In a video recorded shortly before two people were fatally shot last week in Kenosha, Wis., the accused gunman — Kyle Rittenhouse, 17 — circulates among a group of gun-wielding men who claim to be guarding a service station amid protests against police brutality.
Although it is well past curfew, police passing in an armored vehicle offer the group bottles of water and some friendly encouragement, saying over a loudspeaker: “We appreciate you guys. We really do.”
As protesters march against racism and police violence in cities and towns across the nation, they are being confronted by groups of armed civilians who claim to be assisting and showing support for police battered and overwhelmed by the protests. The confrontations have left at least three people dead in recent days: In addition to the two protesters killed Tuesday in Kenosha, a man thought to be associated with a far-right group called Patriot Prayer was fatally shot late Saturday in Portland, Ore. Both incidents have drawn complaints that local authorities abetted the violence by tolerating the presence of these self-appointed enforcers with no uniforms, varied training and limited accountability. The stated motives of these vigilante actors, who are virtually indistinguishable from one another once massed on the streets, range from protecting storefronts and free speech to furthering White supremacy and fomenting civil war.
Many sheriffs and police chiefs, including in Kenosha, have disavowed these armed civilians, saying police don’t want their help.

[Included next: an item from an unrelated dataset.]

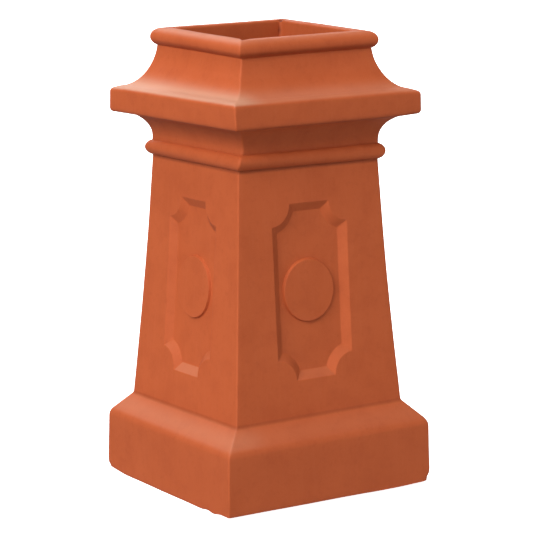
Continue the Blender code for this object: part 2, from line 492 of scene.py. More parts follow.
@dataclass(frozen=True)
class Sizes:
    """Real sizes of the pot in metres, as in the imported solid, and how softly its edges are rounded."""

    foot_half: float = CAD_BOX[1][0]
    top: float = CAD_BOX[1][2]
    plinth_top_half: float = 0.1781
    plinth_height: float = 0.0957
    splay_height: float = 0.0314
    shaft_foot_half: float = 0.1482
    neck_half: float = 0.1232
    shaft_height: float = 0.369
    bead_radius: float = 0.0125
    bead_projection: float = 0.0086
    neck_height: float = 0.0065
    cove_reach: float = 0.0328
    cove_height: float = 0.0345
    soffit_step: float = 0.0007
    slab_half: float = 0.1686
    slab_thickness: float = 0.0375
    ledge_width: float = 0.0129
    ledge_fall: float = 0.0035
    cavetto_top_half: float = 0.1152
    roll_radius: float = 0.0133
    mouth_half: float = 0.0961
    lip_width: float = 0.014
    throat_rise: float = 0.030
    wall: float = 0.0215
    cornice_wall: float = 0.040
    cornice_hollow_height: float = 0.020
    foot_draft: float = 0.0006
    slab_foot_draft: float = 0.0004
    slab_top_draft: float = 0.0006
    foot_arris: float = 0.0022
    splay_arris: float = 0.008
    splay_crease: float = 0.004
    slab_foot_arris: float = 0.0075
    slab_top_arris: float = 0.0055
    lip_arris: float = 0.004
    inner_edge: float = 0.006
    inner_corner: float = 0.0055
    plinth_corner: float = 0.0028
    shaft_corner: float = 0.0022
    neck_corner: float = 0.0036
    slab_corner: float = 0.0024
    rim_corner: float = 0.0020

    @property
    def splay_top(self) -> float:
        """Return the height at which the shaft starts."""
        return self.plinth_height + self.splay_height

    @property
    def shaft_top(self) -> float:
        """Return the height at which the bead starts."""
        return self.splay_top + self.shaft_height

    @property
    def bead_reach_back(self) -> float:
        """Return how far the bead's centre lies behind the face of the neck."""
        return self.bead_radius - self.bead_projection

    @property
    def bead_level(self) -> float:
        """Return the height of the bead's centre."""
        return self.shaft_top + math.sqrt(self.bead_radius**2 - self.bead_reach_back**2)

    @property
    def cove_foot(self) -> float:
        """Return the height at which the cove leaves the neck."""
        return 2 * self.bead_level - self.shaft_top + self.neck_height

    @property
    def soffit(self) -> float:
        """Return the height of the slab's underside."""
        return self.cove_foot + self.cove_height + self.soffit_step

    @property
    def slab_top(self) -> float:
        """Return the height of the slab's upper arris."""
        return self.soffit + self.slab_thickness

    @property
    def cavetto_foot(self) -> Point:
        """Return the half width and the height at which the cavetto leaves the slab's ledge."""
        return self.slab_half - self.ledge_width, self.slab_top + self.ledge_fall

    @property
    def roll_level(self) -> float:
        """Return the height of the roll's centre."""
        return self.top - self.roll_radius

    @property
    def roll_half(self) -> float:
        """Return the half width to the roll's centre."""
        return self.mouth_half + self.lip_width

    def shaft_half(self, level: float) -> float:
        """Return the half width of the straight shaft at a height."""
        return mix(self.shaft_foot_half, self.neck_half, (level - self.splay_top) / self.shaft_height)

    def outer_corner(self, level: float) -> float:
        """Return how much the outside's upright corners are rounded.

        Args:
            level: The height.

        Returns:
            The corner's radius, which changes softly from one moulding to the next.
        """
        radius = self.plinth_corner
        radius = mix(radius, self.shaft_corner, smooth(level, self.plinth_height, self.splay_top))
        radius = mix(radius, self.neck_corner, smooth(level, self.shaft_top, self.bead_level))
        radius = mix(radius, self.slab_corner, smooth(level, self.cove_foot, self.soffit))
        return mix(radius, self.rim_corner, smooth(level, self.slab_top, self.cavetto_foot[1]))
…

But elsewhere, local authorities have at times appeared to support people who took up arms against protests that have occasionally turned violent and provided cover for vandals and looters. In Snohomish, Wash., the police chief was ousted in June after welcoming dozens of armed men, including one waving a Confederate flag, who responded to false Internet rumors that “antifa” looters planned to ransack the town, referring to a loosely knit movement of far-left activists.
In Hood County, Tex., a constable in May encouraged the Oath Keepers — an armed group that claims to have thousands of members of current and former law enforcement and military members — to defend a Dallas hair salon after rumors of possible looting. And in Salem, Ore., a police officer was captured on video in June advising armed men to “discreetly” stay inside while police began arresting protesters for violating curfew.
On other occasions, police officers have been photographed smiling or fist-bumping with members of far-right armed groups. Even in Kenosha, individual police officers seemed to welcome the help of armed civilians, including Rittenhouse . . . .
In a letter last week to Kenosha officials, Mary B. McCord, legal director at Georgetown University Law Center’s Institute for Constitutional Advocacy and Protection, said “the bloodshed . . . throws into sharp relief the danger posed when private and unaccountable militia groups take the law into their own hands.”
McCord has called on police and prosecutors to enforce laws that prohibit private militias from usurping law enforcement functions. In her letter, she noted that “several provisions of Wisconsin law prohibit private paramilitary and unauthorized law enforcement activity.”
“Police officers, district attorneys, leaders in law enforcement here and across the country have to make it unambiguously clear to anyone that it is not their job — it is the role of law enforcement — to” defend property, Torrez [district attorney in Bernalillo County, N.M] said. Militia groups are “not hearing that message from enough leadership in law enforcement. And this takes us down a very, very dangerous path.”
In Portland and other places, law enforcement has been accused of treating far-right groups more leniently than leftist protesters.
Ross has compiled a database of 497 public appearances of militias and far-right groups in about 300 U.S. counties since May, including 56 that he says suggest collaboration with police.
This summer, for instance, a commissioner in Bonner County, Idaho, called on residents to mobilize against a Black Lives Matter protest planned for Sandpoint, the county seat. His Facebook post asked people to “help counter anything that might get out of hand,” drawing a rebuke from Sandpoint Mayor Shelby Rognstad, who called it “grossly irresponsible.”
Elsewhere, local officials have advised civilians to be prepared to use violence to defend themselves. At a June news conference responding to rumors on social media of possible riots, the sheriff in Polk County, Fla., warned would-be lawbreakers that local residents “have guns. I encourage them to own guns. And they’re going to be in their homes tonight, with their guns loaded.”
This month, a complaint was filed with the city of Cottonwood Heights, Utah, by a resident who said he and his wife were “followed, harassed and intimidated by five heavily armed individuals in a White Dodge pickup” after protesting racial discrimination. The man, who spoke on the condition of anonymity citing fears for his safety, said he and his wife showed video of the encounter to police — including evidence that the truck lacked license plates.
[A] video suggests that police handled Rittenhouse differently from the typical murder suspect. That recording shows him in the middle of the street, assault rifle dangling, hands up in surrender. A man can be heard shouting that Rittenhouse had just shot several people.
But instead of taking the teen into custody, police drive right past him. According to his attorneys, Rittenhouse turned himself in to police later that night.